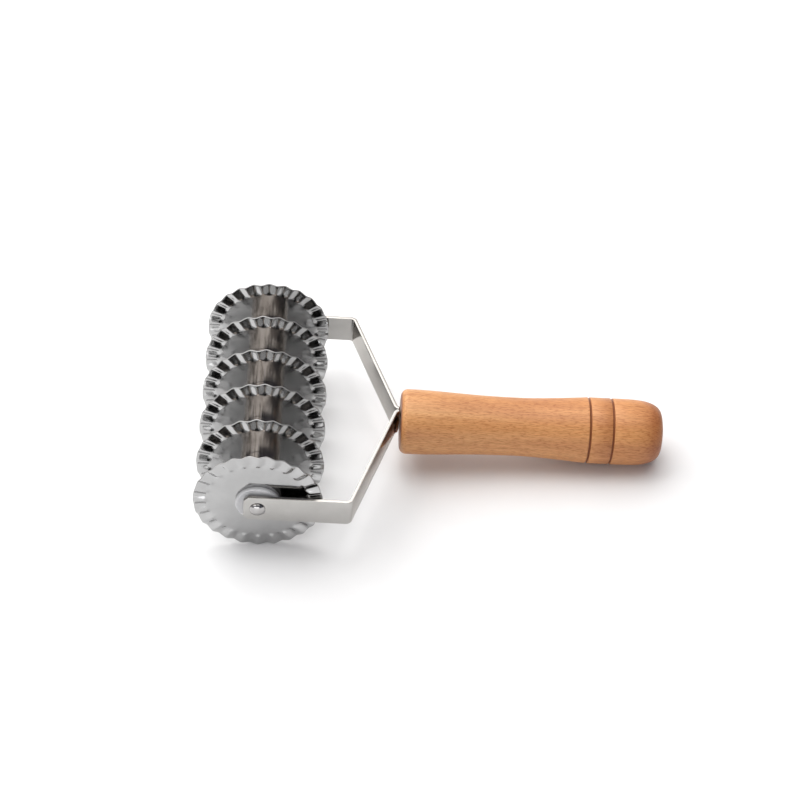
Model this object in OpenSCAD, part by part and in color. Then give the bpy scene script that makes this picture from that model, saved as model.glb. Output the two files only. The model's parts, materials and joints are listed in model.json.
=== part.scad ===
/* [Wheels] */
// Diameter of each cutting wheel over its fluted rim
wheel_d = 55; // [45:0.5:70]
// Distance from one wheel to the next along the axle
wheel_pitch = 21; // [12:0.5:30]
// Thickness of the steel sheet that the wheels are stamped from
sheet_t = 0.6; // [0.4:0.1:1]
// Number of flutes round each wheel
flutes = 24; // [16:1:32]
// Radial length of the flutes
flute_len = 6.6; // [4:0.1:9]
// How far each fold stands out of the wheel's middle plane
flute_rise = 0.55; // [0.2:0.05:0.8]

/* [Roller] */
// Outer diameter of the core tube that carries the wheels
core_d = 15; // [14:0.5:16]
// Outer diameter of the spacer tubes between the wheels
spacer_d = 17; // [16.9:0.1:18]
// Wall of the core tube
core_wall = 1; // [0.8:0.1:1.5]
// Diameter of the end bushes' flanges
flange_d = 19; // [18:0.5:24]
// Thickness of the end bushes' flanges
flange_t = 1.8; // [1.2:0.1:1.9]
// Length of the end bushes inside the core tube
spigot_len = 9; // [5:0.5:15]
// How far the roller has slid along the axle, towards the right arm
roller_slide = 0.4; // [0:0.1:0.4]

/* [Axle] */
// Diameter of the fixed axle
axle_d = 6; // [5:0.1:7]
// Diameter of the axle's necks, which pass through the arms
neck_d = 4.5; // [3.5:0.1:4.8]
// Diameter of the riveted heads
head_d = 6.7; // [6:0.1:9]
// Height of the riveted heads
head_h = 1.9; // [1.2:0.1:2.5]
// Height of the straight part of the heads, under the dome
head_rise = 0.6; // [0:0.1:1]

/* [Fork] */
// Width of the arms' steel strap
strap_w = 13.6; // [10:0.1:15]
// Thickness of the arms' steel strap
strap_t = 1.5; // [1.2:0.1:2]
// Gap between an end wheel and the arm beside it, with the roller in the middle
arm_gap = 2.3; // [2.3:0.1:6]
// How far the arms reach past the axle
arm_overhang = 6; // [5:0.5:8]
// Distance from the axle to the bend in each arm
bend_x = 39.1; // [32:0.1:45]
// Distance from the axle to where the two arms meet
throat_x = 58.4; // [55:0.1:59]
// Inside radius of the bends
bend_r = 1.5; // [1:0.5:3]
// Size of the clipped corners at the arms' ends
corner_clip = 2; // [0:0.5:4]
// Distance from the axle to the tangs' shoulders
shoulder_x = 59.5; // [58:0.5:60]
// Width of each tang where it enters the handle
tang_w = 5.2; // [4:0.1:5.6]
// Length of the tangs inside the handle
tang_len = 36; // [20:1:50]

/* [Handle] */
// Distance from the axle to the handle's front face
handle_x = 60.5; // [60.5:0.5:70]
// Length of the handle
handle_l = 116; // [114:1:130]
// Upward set of the handle against the fork
handle_set = 0.5; // [0:0.5:3]
// How far the handle's axis lies below the fork's middle line
handle_drop = 1; // [0:0.1:1.5]
// Radius of the rounded front edge
front_round = 3; // [1:0.5:5]
// Diameter of the handle's front end
front_d = 28.7; // [27:0.1:32]
// Diameter of the waist
waist_d = 25.9; // [22:0.1:28]
// Diameter of the belly, where the handle rests
belly_d = 29.3; // [28:0.1:32]
// Diameter of the flat end of the butt
butt_d = 15; // [8:0.5:20]
// Width of the two turned grooves
groove_w = 0.9; // [0.6:0.1:2]
// Depth of the two turned grooves
groove_depth = 0.7; // [0.4:0.1:1.5]

/* [Hidden] */
$fn = 64;

steel = "silver";
polished_steel = "gainsboro";
nylon = "white";
beech = "burlywood";

WHEEL_COUNT = 6;
// Angle that each wheel happens to be turned to on the core tube, left side first
wheel_turns = [10.25, 14.5, 5.25, 4.5, 14.5, 3.25];
wheel_r = wheel_d / 2;
// Radius where the flutes start, and where they have reached their full rise
flute_r = wheel_r - flute_len;
flute_run = 1.4;
ring_radii = [flute_r, flute_r + flute_run, wheel_r];
ring_rises = [0, flute_rise, flute_rise];
folds = 2 * flutes;

// Radial clearance of a tube or wheel pushed onto the core tube
push_fit = 0.05;
// Radial clearance between the bushes and the axle, which lets the roller turn
running_fit = 0.05;
eps = 0.01;

stack_l = (WHEEL_COUNT - 1) * wheel_pitch + sheet_t;
arm_inner_y = stack_l / 2 + arm_gap;
arm_outer_y = arm_inner_y + strap_t;

// Middle line of the strap, seen from above: end, two bends, tang end
arm_y = arm_inner_y + strap_t / 2;
tang_y = strap_t / 2;
bend_mid_r = bend_r + strap_t / 2;
bend_turn = atan2(arm_y - tang_y, throat_x - bend_x);
bend_steps = 14;
tang_end_x = handle_x + tang_len;
tang_tip_w = 4;
tang_hole_r = norm([strap_t, tang_w / 2]) + 0.1;

// Stations of the handle's outline, measured from its front face
front_end_s = 6;
waist_s = 52;
groove_s = [83.2, 93.4];
belly_s = 100;
front_r = front_d / 2;
waist_r = waist_d / 2;
belly_r = belly_d / 2;
// The outline stays full for this long after the belly, then turns in to the flat end
butt_swell = 12;
butt_corner = 4.5;

function flip(list) = [for (i = [len(list) - 1:-1:0]) list[i]];

// A unit vector at an angle
function heading(a) = [cos(a), sin(a)];

// Points of a cubic curve from p0 to p3
function curve(p0, p1, p2, p3, steps) =
  [for (i = [0:steps]) let (t = i / steps, u = 1 - t)
    u * u * u * p0 + 3 * u * u * t * p1 + 3 * u * t * t * p2 + t * t * t * p3];

// Turned outline of the handle as [radius, distance from the front face]
handle_line = concat(
  [for (i = [0:6]) let (a = 90 * i / 6)
    [front_r - front_round * (1 - sin(a)), front_round * (1 - cos(a))]],
  curve([front_r, front_end_s], [front_r, 19], [waist_r, 28], [waist_r, waist_s], 16),
  curve([waist_r, waist_s + 1], [waist_r, 63], [belly_r, 82], [belly_r, groove_s[0]], 14),
  curve(
    [belly_r, belly_s], [belly_r, belly_s + butt_swell],
    [butt_d / 2 + butt_corner, handle_l], [butt_d / 2, handle_l], 16
  )
);

// The tool rests on its wheels and on the handle's belly.
// How far the fork falls until a point of the handle's outline meets the table:
// it solves axle height = reach * sin(fall) + lift * cos(fall).
function fall_to(p) =
  let (
    reach = handle_x + p.y * cos(handle_set) + p.x * sin(handle_set),
    lift = handle_drop + p.x * cos(handle_set) - p.y * sin(handle_set)
  )
  asin(wheel_r / norm([reach, lift])) - atan2(lift, reach);
fork_fall = min([for (p = handle_line) fall_to(p)]);
handle_fall = fork_fall - handle_set;
butt_reach = handle_x * cos(fork_fall) - handle_drop * sin(fork_fall)
  + handle_l * cos(handle_fall) + butt_d / 2 * sin(handle_fall);
// The origin is under the middle of the whole tool
axle_x = (wheel_r - butt_reach) / 2;

// Points [x, y, heading] round a bend of the given turn about a corner
function bend(corner, from, turn, r) =
  let (
    side = sign(turn),
    start = corner - r * tan(abs(turn) / 2) * heading(from),
    centre = start + side * r * heading(from + 90)
  )
  [for (i = [0:bend_steps])
    let (a = from + turn * i / bend_steps, p = centre - side * r * heading(a + 90))
    [p.x, p.y, a]];

// One edge of a strap: its middle line moved sideways
function strap_edge(line, off) =
  [for (p = line) [p.x, p.y] + off * heading(p.z + 90)];

// Side of the middle plane that a fold stands on
function fold_side(i) = i % 2 == 0 ? 1 : -1;

// Resting position: the fork falls from the axle towards the handle
module fork_pose() {
  translate([axle_x, 0, wheel_r]) rotate([0, fork_fall, 0]) children();
}

module handle_pose() {
  fork_pose()
  translate([handle_x, 0, -handle_drop])
  rotate([0, -handle_set, 0])
  children();
}

// Turns a shape made along Z onto the axle's line, at a place along it
module on_axle(y) {
  translate([axle_x, y, wheel_r]) rotate([-90, 0, 0]) children();
}

// The roller has some free play along the axle
module on_roller(y) {
  on_axle(y + roller_slide) children();
}

// Stamped disc whose rim is folded into flutes
module fluted_disc() {
  ring_count = len(ring_radii);
  face_points = [for (k = [0:ring_count - 1], i = [0:folds - 1])
    let (p = ring_radii[k] * heading(i * 360 / folds))
    [p.x, p.y, ring_rises[k] * fold_side(i)]];
  face_size = len(face_points) + 1;
  sheet = [0, 0, sheet_t / 2];
  points = concat(
    [sheet], [for (p = face_points) p + sheet],
    [-sheet], [for (p = face_points) p - sheet]
  );
  // Index of fold i on ring k
  function at(k, i) = 1 + k * folds + i % folds;
  upper = [for (i = [0:folds - 1]) each concat(
    [[0, at(0, i + 1), at(0, i)]],
    [for (k = [0:ring_count - 2]) each [
      [at(k, i), at(k, i + 1), at(k + 1, i)],
      [at(k, i + 1), at(k + 1, i + 1), at(k + 1, i)]
    ]]
  )];
  lower = [for (f = upper) [for (j = flip(f)) j + face_size]];
  last = ring_count - 1;
  rim = [for (i = [0:folds - 1]) each [
    [at(last, i), at(last, i + 1), at(last, i) + face_size],
    [at(last, i + 1), at(last, i + 1) + face_size, at(last, i) + face_size]
  ]];
  polyhedron(points, concat(upper, lower, rim));
}

module wheel(i) {
  color(steel)
  on_roller((i - (WHEEL_COUNT + 1) / 2) * wheel_pitch)
  rotate([0, 0, wheel_turns[i - 1]])
  difference() {
    fluted_disc();
    cylinder(h = 4 * sheet_t, r = core_d / 2 + push_fit, center = true);
  }
}

module spacer(i) {
  color(polished_steel)
  on_roller((i - WHEEL_COUNT / 2) * wheel_pitch)
  difference() {
    cylinder(h = wheel_pitch - sheet_t, r = spacer_d / 2, center = true);
    cylinder(h = wheel_pitch, r = core_d / 2 + push_fit, center = true);
  }
}

module core_tube() {
  color(polished_steel)
  on_roller(0)
  difference() {
    cylinder(h = stack_l, r = core_d / 2, center = true);
    cylinder(h = stack_l + 2, r = core_d / 2 - core_wall, center = true);
  }
}

// Nylon bush: a spigot inside the core tube and a flange beside the end wheel
module end_bush(side) {
  color(nylon)
  on_roller(side * stack_l / 2)
  mirror([0, 0, side < 0 ? 1 : 0])
  difference() {
    union() {
      cylinder(h = flange_t, r = flange_d / 2);
      translate([0, 0, -spigot_len])
        cylinder(h = spigot_len + eps, r = core_d / 2 - core_wall);
    }
    cylinder(h = 2 * (spigot_len + flange_t), r = axle_d / 2 + running_fit, center = true);
  }
}

// Turned shaft with a neck through each arm and a domed head outside it
module axle() {
  dome_h = head_h - head_rise;
  dome_r = (dome_h * dome_h + head_d * head_d / 4) / (2 * dome_h);
  dome_span = asin(head_d / 2 / dome_r);
  dome_steps = 10;
  half = concat(
    [
      [axle_d / 2, arm_inner_y], [neck_d / 2, arm_inner_y],
      [neck_d / 2, arm_outer_y], [head_d / 2, arm_outer_y]
    ],
    [for (i = [0:dome_steps]) let (a = dome_span * (1 - i / dome_steps))
      [dome_r * sin(a), arm_outer_y + head_h - dome_r * (1 - cos(a))]]
  );
  color(steel)
  on_axle(0)
  rotate_extrude()
  polygon(concat(half, [for (p = flip(half)) [p.x, -p.y]]));
}

// Strap seen from above: straight beside the wheels, then in to the handle
module strap_plan() {
  line = concat(
    [[-arm_overhang, arm_y, 0]],
    bend([bend_x, arm_y], 0, -bend_turn, bend_mid_r),
    bend([throat_x, tang_y], -bend_turn, bend_turn, bend_mid_r),
    [[tang_end_x, tang_y, 0]]
  );
  polygon(concat(strap_edge(line, strap_t / 2), flip(strap_edge(line, -strap_t / 2))));
}

// Strap seen from the side: clipped corners at the axle, tapered tang at the handle
module strap_side() {
  half = [
    [-arm_overhang, strap_w / 2 - corner_clip],
    [corner_clip - arm_overhang, strap_w / 2],
    [shoulder_x, strap_w / 2],
    [handle_x, tang_w / 2],
    [tang_end_x, tang_tip_w / 2]
  ];
  polygon(concat(half, [for (p = flip(half)) [p.x, -p.y]]));
}

module arm(side) {
  color(steel)
  fork_pose()
  mirror([0, side < 0 ? 1 : 0, 0])
  difference() {
    intersection() {
      linear_extrude(height = strap_w + 2, center = true) strap_plan();
      rotate([90, 0, 0])
        linear_extrude(height = 3 * arm_outer_y, center = true) strap_side();
    }
    translate([0, arm_y, 0]) rotate([90, 0, 0])
      cylinder(h = 2 * strap_t, r = neck_d / 2 + push_fit, center = true);
  }
}

// Turned wooden handle with two grooves and a blind hole for the tangs
module handle() {
  color(beech)
  difference() {
    handle_pose() rotate([0, 90, 0]) rotate([0, 0, 90])
      rotate_extrude()
      difference() {
        polygon(concat([[0, 0]], handle_line, [[0, handle_l]]));
        for (s = groove_s)
          translate([belly_r, s]) scale([groove_depth, groove_w / 2]) circle(r = 1, $fn = 12);
      }
    fork_pose() translate([handle_x - 5, 0, 0]) rotate([0, 90, 0])
      cylinder(h = tang_len + 6, r = tang_hole_r);
  }
}

wheel(1);  // wheel_1
wheel(2);  // wheel_2
wheel(3);  // wheel_3
wheel(4);  // wheel_4
wheel(5);  // wheel_5
wheel(6);  // wheel_6
spacer(1);  // spacer_1
spacer(2);  // spacer_2
spacer(3);  // spacer_3
spacer(4);  // spacer_4
spacer(5);  // spacer_5
core_tube();
end_bush(-1);  // end_bush_left
end_bush(1);  // end_bush_right
axle();
arm(-1);  // arm_left
arm(1);  // arm_right
handle();
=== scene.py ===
import json
import math
import random

import bmesh
import bpy
from mathutils import Matrix, Vector


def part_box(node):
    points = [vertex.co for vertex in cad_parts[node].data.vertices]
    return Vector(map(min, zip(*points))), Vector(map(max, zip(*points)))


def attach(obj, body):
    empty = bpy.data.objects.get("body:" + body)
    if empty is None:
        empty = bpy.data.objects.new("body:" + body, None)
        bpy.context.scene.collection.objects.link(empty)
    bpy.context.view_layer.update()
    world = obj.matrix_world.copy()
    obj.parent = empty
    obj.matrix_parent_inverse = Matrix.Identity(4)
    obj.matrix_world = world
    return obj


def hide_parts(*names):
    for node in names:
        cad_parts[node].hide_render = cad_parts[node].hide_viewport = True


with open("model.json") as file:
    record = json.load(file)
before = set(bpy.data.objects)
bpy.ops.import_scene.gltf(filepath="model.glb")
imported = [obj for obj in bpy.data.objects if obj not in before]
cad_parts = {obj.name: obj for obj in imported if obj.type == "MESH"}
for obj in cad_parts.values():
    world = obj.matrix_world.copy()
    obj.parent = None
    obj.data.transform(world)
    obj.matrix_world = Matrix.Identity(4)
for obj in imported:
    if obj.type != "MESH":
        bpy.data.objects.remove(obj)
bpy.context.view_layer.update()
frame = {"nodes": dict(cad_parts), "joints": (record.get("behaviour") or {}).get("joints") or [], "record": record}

MM = 0.001
TAU = 2 * math.pi

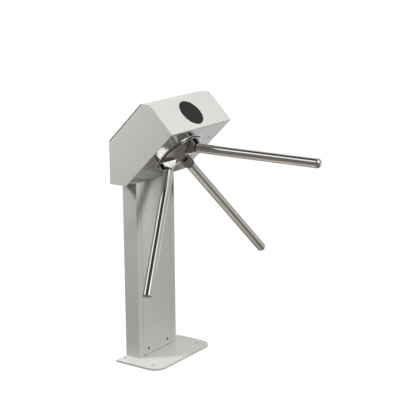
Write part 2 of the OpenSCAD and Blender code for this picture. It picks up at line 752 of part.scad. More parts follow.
// Controller board inside the left end plate
board_place = hub_foot + into_head*board_depth;
module on_left_plate() translate([board_place[0], -head_l/2 + sheet_t, board_place[1]])
    rotate([-90, 0, 0]) children();
module board_standoffs() color(brass) on_left_plate()
    four(board_w - 2*board_margin, board_h - 2*board_margin) {
    cylinder(r = post_r, h = board_lift);
    cylinder(r = post_r/2, h = board_lift + board_t + post_r/2);
}
terminal = [10, 70, 12];
relay = [20, 18, 14];
module controller_board() color([0.1, 0.35, 0.2]) on_left_plate()
    translate([0, 0, board_lift]) {
    linear_extrude(height = board_t) difference() {
        square([board_w, board_h], center = true);
        four(board_w - 2*board_margin, board_h - 2*board_margin) circle(post_r/2 + slip_gap);
    }
    translate([-board_w/2 + terminal[0]/2, -terminal[1]/2, 0]) cube(terminal);
    for (k = [-1, 0, 1]) translate([relay[0]/2, k*(relay[1] + board_margin) - relay[1]/2, 0])
        cube(relay);
}

// Three pairs of bolts between the forks
module place_hub_bolts() for (i = [0:2], e = [-1, 1])
    rotate([0, 0, 60 + i*120 + e*hub_bolt_turn]) translate([hub_bolt_ring, 0, 0]) children();

// Rotor shaft with the flange that carries the hub
module rotor_shaft() color(zinc) at_hub() difference() {
    union() {
        translate([0, 0, hub_back - shaft_flange_t]) cylinder(r = shaft_flange_r,
            h = shaft_flange_t);
        translate([0, 0, -shaft_end]) cylinder(r = shaft_d/2, h = shaft_end + hub_back);
        translate([0, 0, running_gap - housing_front - bearing_set])
            cylinder(r = spacer_r, h = housing_front + bearing_set + hub_back - running_gap);
        translate([0, 0, hub_back - overrun]) cylinder(r = hub_bore_r - slip_gap,
            h = hub_plate_t);
    }
    place_hub_bolts() translate([0, 0, hub_back - shaft_flange_t - overrun])
        cylinder(r = hub_bolt_d/2 + slip_gap, h = shaft_flange_t + 2*overrun);
}

// Hub body: a plate with three forks for the arms
ear_circle = [pin_r, pin_h];
module ear_profile() {
    top = ear_circle + ear_r*[-cos(arm_cone), sin(arm_cone)];
    difference() {
        union() {
            polygon([[ear_wall_r, hub_back + overrun], [ear_wall_r, ear_shoulder_h],
                tangent_point([ear_wall_r, ear_shoulder_h], ear_circle, ear_r), ear_circle, top,
                top - [1, 1]*(top[0] - ear_inner_r), [ear_inner_r, hub_back + overrun]]);
            translate(ear_circle) circle(ear_r);
        }
        translate(ear_circle) circle(pin_d/2 + press_gap);
    }
}
module hub_body() color(zinc) at_hub() difference() {
    union() {
        translate([0, 0, hub_back]) cylinder(r = hub_plate_r, h = hub_plate_t);
        at_each_arm() for (s = [-1, 1]) translate([0, s*(fork_slot + ear_t)/2, 0])
            in_fork_plane() linear_extrude(height = ear_t, center = true) ear_profile();
    }
    translate([0, 0, hub_back - overrun]) cylinder(r = hub_bore_r, h = hub_plate_t
        + 2*overrun);
    place_hub_bolts() translate([0, 0, hub_back - overrun])
        cylinder(r = hub_bolt_d/2 + slip_gap, h = hub_plate_t + 2*overrun);
}
module hub_bolts() color(zinc) at_hub() place_hub_bolts() translate([0, 0, hub_floor])
    socket_bolt();
module socket_bolt() difference() {
    union() {
        cylinder(r = hub_bolt_d*cap_share, h = hub_bolt_d*bolt_head_share);
        translate([0, 0, -hub_plate_t - shaft_flange_t]) cylinder(r = hub_bolt_d/2,
            h = hub_plate_t + shaft_flange_t + overrun);
    }
    translate([0, 0, hub_bolt_d*bolt_head_share/2]) cylinder(r = hub_bolt_d*socket_share/2,
        h = hub_bolt_d, $fn = 6);
}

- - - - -

# Written problem:
Repeat word for word the lines from the line with "for the tangs" to the line with "before = set(bpy.data.objects)", both lines included.

# Answer to this task:
// Turned wooden handle with two grooves and a blind hole for the tangs
module handle() {
  color(beech)
  difference() {
    handle_pose() rotate([0, 90, 0]) rotate([0, 0, 90])
      rotate_extrude()
      difference() {
        polygon(concat([[0, 0]], handle_line, [[0, handle_l]]));
        for (s = groove_s)
          translate([belly_r, s]) scale([groove_depth, groove_w / 2]) circle(r = 1, $fn = 12);
      }
    fork_pose() translate([handle_x - 5, 0, 0]) rotate([0, 90, 0])
      cylinder(h = tang_len + 6, r = tang_hole_r);
  }
}

wheel(1);  // wheel_1
wheel(2);  // wheel_2
wheel(3);  // wheel_3
wheel(4);  // wheel_4
wheel(5);  // wheel_5
wheel(6);  // wheel_6
spacer(1);  // spacer_1
spacer(2);  // spacer_2
spacer(3);  // spacer_3
spacer(4);  // spacer_4
spacer(5);  // spacer_5
core_tube();
end_bush(-1);  // end_bush_left
end_bush(1);  // end_bush_right
axle();
arm(-1);  // arm_left
arm(1);  // arm_right
handle();
=== scene.py ===
import json
import math
import random

import bmesh
import bpy
from mathutils import Matrix, Vector


def part_box(node):
    points = [vertex.co for vertex in cad_parts[node].data.vertices]
    return Vector(map(min, zip(*points))), Vector(map(max, zip(*points)))


def attach(obj, body):
    empty = bpy.data.objects.get("body:" + body)
    if empty is None:
        empty = bpy.data.objects.new("body:" + body, None)
        bpy.context.scene.collection.objects.link(empty)
    bpy.context.view_layer.update()
    world = obj.matrix_world.copy()
    obj.parent = empty
    obj.matrix_parent_inverse = Matrix.Identity(4)
    obj.matrix_world = world
    return obj


def hide_parts(*names):
    for node in names:
        cad_parts[node].hide_render = cad_parts[node].hide_viewport = True


with open("model.json") as file:
    record = json.load(file)
before = set(bpy.data.objects)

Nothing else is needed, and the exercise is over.